Weird way to try to prove you’re alive as a country’s leader to have a video like this.

Also, the video was first shown on a dutch new website, but I can no longer find it. They probably realized it was most likely Ai as well.

All in all casting more doubt, not less.

I watched the video proof of life, and the comments about it being AI. The comments have:

  1. The coffee bulging over the top but not spilling. This is surface tension and the foam up the top.
  2. Him drinking coffee and it not going down. But it’s a paper cup, so the level rises when you squeeze.
  3. The foam not being disturbed from a sip. This is actually normal, and I have marveled at it myself when drinking coffee.
  4. His jacket pocket rippling. Flapping happens for quite a while after a movement.
  5. Random masked guy behind the counter. I thought he was a manager or something, and in Israel they got their covid propaganda hard. Some are struggling to recover.
  6. His nose seems to shrink when he turns. This one is interesting.

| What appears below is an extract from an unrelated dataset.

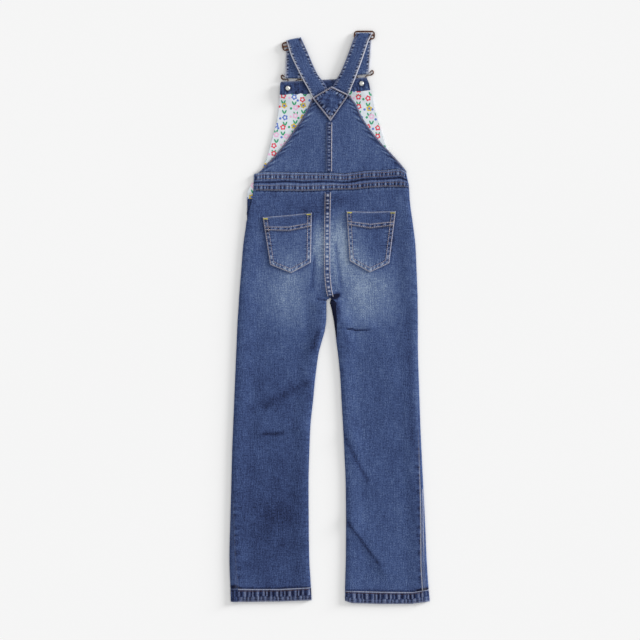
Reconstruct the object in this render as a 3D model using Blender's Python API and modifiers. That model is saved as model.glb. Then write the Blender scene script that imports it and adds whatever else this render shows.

On the flip side, there are many little details that are pretty hard. For instance, there was a bottle opener lying around casually with Heineken upside down and proper branding. I needed a spellchecker to spell Heineken correctly, and I wasn’t even doing it upside down. There are many others that aren’t worth getting into.

Overall, I think it’s quite clearly a real video. The only risk is that it may have been someone else and the AI transformed the face and voice but couldn’t estimate the profile his nose would express accurately. That’s quite a high risk and really hard to pick up on.